In another unpopular move, the Louisiana State University system might deal with a $101 million state funding shortfall in part by raising professors’ teaching hours and class sizes, and by furloughing staff. And Clemson University, which has seen $40 million in South Carolina budget cuts this year, has halted a variety of construction projects, saving $15 million.
Such reductions to athletics, academics and construction constitute acts of uncommon bravery in higher education. Too many other schools are responding to the economic crisis with a business-as-usual approach that combines half-hearted belt-tightening with over-reliance on tuition increases.
Until recently, heavy competition among applicants, and plentiful loans and home equity money, gave colleges little incentive to control spending.

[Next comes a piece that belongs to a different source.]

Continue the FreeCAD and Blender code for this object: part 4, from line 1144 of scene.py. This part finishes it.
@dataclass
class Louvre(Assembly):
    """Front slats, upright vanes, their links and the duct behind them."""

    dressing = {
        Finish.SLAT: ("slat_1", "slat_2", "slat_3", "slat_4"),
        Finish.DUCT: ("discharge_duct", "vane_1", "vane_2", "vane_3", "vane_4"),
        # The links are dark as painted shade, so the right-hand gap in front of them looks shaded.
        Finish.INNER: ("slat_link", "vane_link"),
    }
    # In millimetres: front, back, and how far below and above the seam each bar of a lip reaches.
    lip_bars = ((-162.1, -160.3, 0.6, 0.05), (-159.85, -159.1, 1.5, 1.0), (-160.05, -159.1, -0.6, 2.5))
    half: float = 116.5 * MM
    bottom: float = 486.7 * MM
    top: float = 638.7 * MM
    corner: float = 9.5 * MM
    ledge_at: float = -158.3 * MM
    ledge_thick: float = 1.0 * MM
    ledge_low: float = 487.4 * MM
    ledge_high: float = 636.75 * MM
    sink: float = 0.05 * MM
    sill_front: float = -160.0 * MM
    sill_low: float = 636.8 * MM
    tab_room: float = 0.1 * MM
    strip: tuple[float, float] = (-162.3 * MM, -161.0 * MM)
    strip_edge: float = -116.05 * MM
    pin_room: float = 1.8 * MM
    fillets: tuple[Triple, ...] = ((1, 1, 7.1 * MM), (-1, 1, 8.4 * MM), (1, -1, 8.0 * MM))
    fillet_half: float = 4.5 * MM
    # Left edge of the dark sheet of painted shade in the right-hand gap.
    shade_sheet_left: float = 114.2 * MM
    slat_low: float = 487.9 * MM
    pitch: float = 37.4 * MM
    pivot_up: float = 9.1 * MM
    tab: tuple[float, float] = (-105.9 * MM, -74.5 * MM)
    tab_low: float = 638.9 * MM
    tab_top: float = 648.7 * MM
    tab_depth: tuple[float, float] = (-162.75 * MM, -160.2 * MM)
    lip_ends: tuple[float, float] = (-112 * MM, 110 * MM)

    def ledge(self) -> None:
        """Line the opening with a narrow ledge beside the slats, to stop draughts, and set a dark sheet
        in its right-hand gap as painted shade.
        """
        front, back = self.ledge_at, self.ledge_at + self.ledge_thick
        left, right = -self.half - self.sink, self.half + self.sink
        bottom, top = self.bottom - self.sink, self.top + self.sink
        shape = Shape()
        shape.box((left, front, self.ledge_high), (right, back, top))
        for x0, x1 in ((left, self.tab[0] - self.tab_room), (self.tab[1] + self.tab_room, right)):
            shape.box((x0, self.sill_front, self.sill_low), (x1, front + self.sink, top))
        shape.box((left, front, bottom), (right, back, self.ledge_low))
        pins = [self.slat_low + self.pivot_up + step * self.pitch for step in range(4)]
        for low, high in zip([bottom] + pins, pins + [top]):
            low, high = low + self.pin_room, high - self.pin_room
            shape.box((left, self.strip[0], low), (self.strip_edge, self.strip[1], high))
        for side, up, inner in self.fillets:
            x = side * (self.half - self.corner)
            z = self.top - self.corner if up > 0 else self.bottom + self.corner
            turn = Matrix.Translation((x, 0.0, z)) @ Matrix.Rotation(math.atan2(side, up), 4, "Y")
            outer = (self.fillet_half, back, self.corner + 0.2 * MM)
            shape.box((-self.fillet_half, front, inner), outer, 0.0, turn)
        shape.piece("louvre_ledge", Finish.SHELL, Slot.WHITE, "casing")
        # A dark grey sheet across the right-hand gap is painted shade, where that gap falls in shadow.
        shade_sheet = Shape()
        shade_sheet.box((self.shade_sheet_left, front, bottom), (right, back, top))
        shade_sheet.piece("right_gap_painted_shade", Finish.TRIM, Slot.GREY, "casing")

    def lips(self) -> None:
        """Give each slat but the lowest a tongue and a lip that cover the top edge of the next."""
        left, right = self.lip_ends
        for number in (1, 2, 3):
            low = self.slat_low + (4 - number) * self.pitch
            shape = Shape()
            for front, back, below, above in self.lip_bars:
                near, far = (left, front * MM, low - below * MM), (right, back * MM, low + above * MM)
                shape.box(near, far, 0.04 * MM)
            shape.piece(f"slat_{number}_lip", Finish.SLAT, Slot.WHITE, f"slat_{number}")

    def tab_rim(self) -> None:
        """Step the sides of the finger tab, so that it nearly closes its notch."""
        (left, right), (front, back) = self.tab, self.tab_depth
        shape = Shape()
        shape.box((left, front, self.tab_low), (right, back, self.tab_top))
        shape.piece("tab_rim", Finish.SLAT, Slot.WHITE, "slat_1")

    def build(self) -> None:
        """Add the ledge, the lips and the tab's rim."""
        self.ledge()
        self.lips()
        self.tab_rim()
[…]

Why make tough choices if you can pass costs along to parents and students? That game is over, but some schools appear slow to realize it.
The University of Massachusetts, for example, plans to raise tuition and fees 15%, all the while upping next fall’s salaries for unionized professors and staff. The State University of New York is hiking tuition 14% and plans to raise union salaries.
Private-college tuitions are rising as well, and from a much higher base: Princeton’s tuition is going up 3.1%, to $35,340; Northwestern’s is rising 3.6% to $38,079. Both schools plan to continue raising salaries.
The tuition hikes, even when leavened with promised increases in financial aid for needy students, wouldn’t be so galling if tuition hadn’t already soared in the past decade — up 99% at private schools and 72% at public ones, according to the College Board. The money feeds salaries: The average admissions director earns $93,953 today, or 57% more than a decade ago, and faculty pay has risen almost 35%, to $90,055. Average household incomes rose 31% during the same period.
So where to cut? Administrative payrolls are an obvious target. Sports programs and lavish fitness centers are another. Nor should faculty workloads be sacrosanct, yet when the University of Florida proposed requiring that some professors teach two classes per semester instead of one, the school got taken to arbitration.
That’s bellyaching. Full-time professors’ classroom time has declined nationwide. Social scientists spent only 8.9 hours per week in class, 42 fewer minutes than in 1998, according to a Department of Education survey that ended in 2003. The extra time didn’t necessarily go to thinking big thoughts, either: On average, professors wrote a quarter of a book and 1.6 articles per year in 2003, making their speed back in 1998 — half a book and 3.1 articles — look hypersonic.
A layoff-stressed society isn’t going to tolerate professors and administrators who resist pay freezes and greater workloads. Times are tough all around. Fairness dictates that the ivory tower dwellers sweat as much as those toiling on the ground to pay their freight.